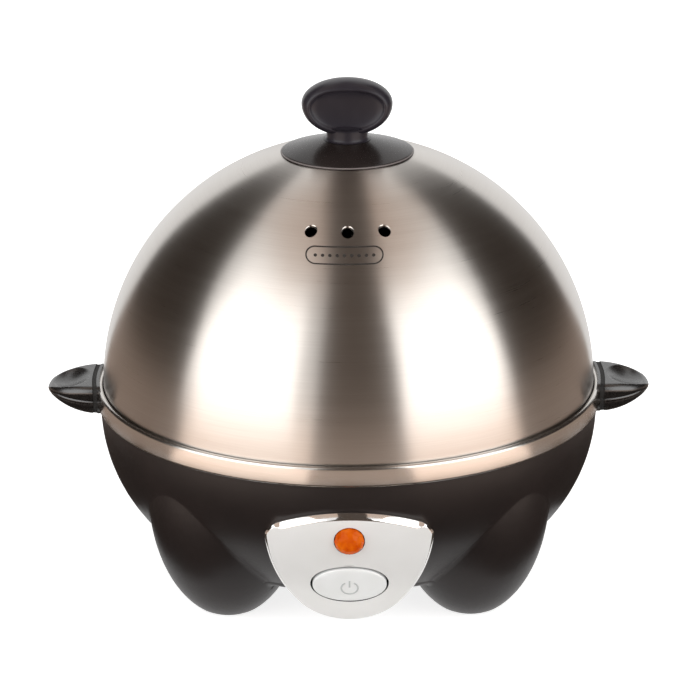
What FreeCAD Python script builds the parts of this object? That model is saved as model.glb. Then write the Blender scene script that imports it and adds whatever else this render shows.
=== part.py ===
import FreeCAD, Part
import Sketcher
import math
import operator
import os
from FreeCAD import Placement, Rotation, Vector

# An electric egg cooker for a kitchen table, in millimetres. The Z axis is the axis of the
# domed lid, the floor is at zero, and the control panel faces -Y.

driving_sizes = {
    # Lid: half a sphere of thin steel that ends in a short straight skirt
    "lid_radius": 81.0,
    "lid_wall": 0.8,
    "lid_skirt": 1.8,
    "rim_height": 64.0,
    "vent_radius": 2.0,
    "vent_reach": 47.3,
    "vent_angle": 14.0,
    # Disc and knob on top of the lid
    "disc_radius": 21.0,
    "disc_edge": 0.9,
    "disc_bevel": 0.5,
    "disc_crown": 0.9,
    "disc_gap": 0.1,
    "neck_radius": 6.6,
    "neck_foot_radius": 8.4,
    "neck_foot_rise": 1.8,
    "neck_height": 5.5,
    "knob_height": 21.1,
    "knob_middle": 12.5,
    "knob_half_width": 14.7,
    "knob_thickness": 12.0,
    "knob_round": 3.0,
    "recess_depth": 2.0,
    "recess_half_width": 11.7,
    "recess_half_height": 6.0,
    "knob_screw_radius": 1.9,
    "knob_screw_depth": 9.0,
    "knob_screw_head_radius": 3.5,
    "knob_screw_head_height": 2.0,
    "knob_hole_gap": 1.0,
    "washer_radius": 6.0,
    "washer_thickness": 1.0,
    # Steel band round the rim, with the ledge that carries the lid and the rack
    "lid_gap": 0.5,
    "band_wall": 0.8,
    "band_lip": 0.2,
    "band_height": 5.4,
    "ledge_width": 11.5,
    # Bowl-shaped base shell
    "bowl_step": 0.5,
    "bowl_arc_reach": 29.2,
    "bowl_arc_drop": 7.2,
    "bowl_bottom": 13.0,
    "corner_rise": 2.5,
    "corner_run": 4.0,
    "shell_wall": 2.5,
    "spigot_gap": 0.2,
    "spigot_width": 5.5,
    # Four swelling legs
    "leg_inset": 26.5,
    "leg_radius": 25.5,
    "leg_half_height": 42.1,
    "leg_sole_drop": 2.6,
    "leg_crease": 2.2,
    "leg_floor": 3.0,
    "foot_pad_radius": 8.5,
    "foot_pad_height": 0.8,
    "foot_plug_radius": 2.5,
    # Heating dish, its seal, and the screws that clamp it under the ledge
    "seal_thickness": 1.0,
    "seal_inset": 0.5,
    "dish_wall": 0.8,
    "dish_gap": 0.3,
    "dish_taper": 6.5,
    "dish_corner": 4.0,
    "rim_screw_inset": 3.0,
    "rim_screw_radius": 1.3,
    "rim_screw_length": 10.0,
    "rim_screw_head_radius": 2.5,
    "rim_screw_head_height": 0.9,
    "rim_boss_radius": 3.2,
    "rim_boss_height": 6.0,
    # Heater under the dish
    "heater_room": 26.5,
    "spreader_inset": 13.5,
    "spreader_thickness": 3.0,
    "heater_inset": 12.0,
    "heater_radius": 3.2,
    "heater_drop": 1.6,
    "heater_turn": 300.0,
    "heater_gap": 0.1,
    "heater_pin_radius": 1.2,
    "heater_pin_length": 8.0,
    "thermostat_radius": 8.5,
    "thermostat_height": 9.2,
    "thermostat_flange": 0.8,
    "thermostat_flange_half_length": 15.0,
    "thermostat_flange_half_width": 4.5,
    "thermostat_screw_reach": 11.9,
    "thermostat_screw_radius": 1.4,
    "thermostat_screw_length": 2.0,
    "thermostat_screw_head_radius": 2.4,
    "thermostat_screw_head_height": 1.8,
    "blade_half_width": 3.1,
    "blade_thickness": 0.8,
    "blade_length": 7.0,
    "blade_offset": 4.5,
    "fuse_radius": 2.0,
    "fuse_length": 14.0,
    "fuse_clip_wall": 0.6,
    "fuse_clip_width": 6.0,
    "fuse_clip_foot": 5.0,
    # Cover over the access hole in the bottom
    "access_inset": 29.5,
    "cover_overlap": 5.5,
    "cover_thickness": 2.0,
    "cover_spigot_height": 1.5,
    "cover_spigot_wall": 2.0,
    "cover_gap": 0.4,
    "cover_screw_offset": 2.8,
    "cover_screw_radius": 1.4,
    "cover_screw_length": 6.0,
    "cover_screw_head_radius": 2.4,
    "cover_screw_head_height": 1.2,
    "cover_boss_radius": 2.8,
    "cover_boss_height": 5.0,
    "cover_slot_half_width": 1.2,
    # Side handles, each on a tang that a screw holds under the shelf
    "handle_root_depth": 2.3,
    "handle_length": 17.2,
    "handle_half_width": 12.9,
    "handle_rise": 2.1,
    "handle_hang": 5.2,
    "handle_tip_drop": 2.9,
    "handle_tip_thickness": 1.6,
    "handle_middle_length": 9.2,
    "handle_middle_lift": 2.3,
    "handle_middle_drop": 1.0,
    "handle_gap": 0.2,
    "thumb_half_length": 6.2,
    "thumb_half_width": 8.6,
    "thumb_depth": 1.4,
    "tang_half_width": 6.0,
    "tang_height": 2.8,
    "tang_overlap": 2.0,
    "tang_gap": 0.1,
    "handle_screw_inset": 3.7,
    "handle_screw_radius": 1.2,
    "handle_screw_head_radius": 2.0,
    "handle_screw_head_height": 1.3,
    "tang_end": 3.3,
    # Control panel: a shield whose face bulges out like the bowl behind it
    "face_stand": 2.4,
    "face_arc_reach": 7.5,
    "face_arc_drop": 11.2,
    "panel_wall": 2.2,
    "panel_rim": 1.8,
    "panel_depth": 10.0,
    "panel_boss_length": 6.3,
    "panel_gap": 0.2,
    "panel_drop": 14.1,
    "panel_bottom": 7.9,
    "shoulder_half_width": 21.5,
    "panel_half_width": 26.45,
    "waist_half_width": 22.85,
    "chin_half_width": 16.1,
    "panel_screw_offset": 16.4,
    "panel_screw_radius": 1.25,
    "panel_screw_head_radius": 2.6,
    "panel_screw_head_height": 1.8,
    "panel_boss_radius": 3.4,
    # Push button, switch and bracket, all square to the panel's face at the button
    "button_half_width": 11.85,
    "button_half_height": 7.35,
    "button_gap": 0.45,
    "button_thickness": 1.7,
    "button_rise": 0.4,
    "button_stem_radius": 2.5,
    "stem_gap": 0.7,
    "button_travel": 1.5,
    "switch_seat_depth": 14.2,
    "bracket_thickness": 1.2,
    "bracket_half_length": 19.8,
    "bracket_half_width": 5.8,
    "bushing_radius": 4.2,
    "switch_half_width": 7.0,
    "switch_half_height": 6.0,
    "switch_depth": 9.3,
    "plunger_radius": 2.0,
    "plunger_front": 0.6,
    "plunger_length": 5.6,
    "switch_blade_offset": 4.0,
    # Indicator lamp, square to the panel's face at the lens
    "lens_radius": 4.7,
    "lens_crown": 2.6,
    "lens_edge": 0.2,
    "lens_flat_radius": 1.0,
    "lamp_tube_radius": 4.2,
    "lamp_tube_wall": 1.0,
    "lamp_tube_length": 14.7,
    "lamp_flange_radius": 6.5,
    "lamp_flange_depth": 7.7,
    "lamp_flange_thickness": 1.4,
    "neon_radius": 2.6,
    "neon_tip_radius": 0.6,
    "neon_length": 11.0,
    "neon_depth": 4.0,
    # Cord gland at the back
    "gland_height": 30.0,
    "gland_seat_radius": 9.0,
    "gland_seat_rise": 0.8,
    "gland_seat_depth": 4.0,
    "gland_radius": 6.0,
    "gland_length": 9.0,
    "gland_bore_radius": 3.4,
    "gland_flange_radius": 8.0,
    "gland_flange_thickness": 2.5,
    "gland_nose_radius": 5.0,
    "gland_nose_length": 7.1,
    "gland_nut_radius": 8.6,
    "gland_nut_thickness": 3.0,
    # Terminal block on the floor inside
    "block_inset": 36.0,
    "block_half_length": 14.0,
    "block_half_width": 6.0,
    "block_height": 10.0,
    "terminal_pitch": 8.0,
    "terminal_radius": 1.6,
    "terminal_depth": 4.0,
    # Egg rack on the ledge, with two lugs to lift it by
    "rack_gap": 0.7,
    "rack_wall": 1.0,
    "rack_hem": 1.2,
    "rack_clearance": 0.3,
    "rack_margin": 13.5,
    "egg_web": 12.0,
    "steam_hole_radius": 2.2,
    "steam_hole_inset": 8.5,
    "lug_inset": 6.5,
    "lug_thickness": 1.2,
    "lug_half_width": 10.0,
    "lug_height": 20.0,
    "lug_shoulder": 12.0,
    "lug_hole_radius": 5.5,
    "lug_hole_height": 10.5,
    # Wires inside the base
    "lead_radius": 1.1,
    # Clearances of screws and of other round pieces in their holes, and how far cuts run past
    "screw_gap": 0.1,
    "fit_gap": 0.2,
    "overrun": 2.0,
}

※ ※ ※

▶ [EXERCISE GOAL] Repeat, exactly and only, the lines from the beginning of the material through the line that contains "# domed lid, the".

▶ [EXERCISE RESULT]
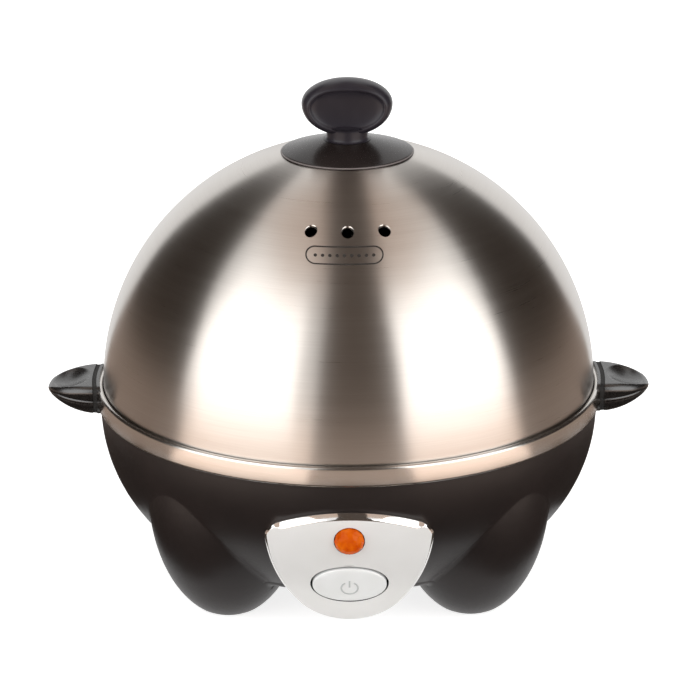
What FreeCAD Python script builds the parts of this object? That model is saved as model.glb. Then write the Blender scene script that imports it and adds whatever else this render shows.
=== part.py ===
import FreeCAD, Part
import Sketcher
import math
import operator
import os
from FreeCAD import Placement, Rotation, Vector

# An electric egg cooker for a kitchen table, in millimetres. The Z axis is the axis of the
# domed lid, the floor is at zero, and the control panel faces -Y.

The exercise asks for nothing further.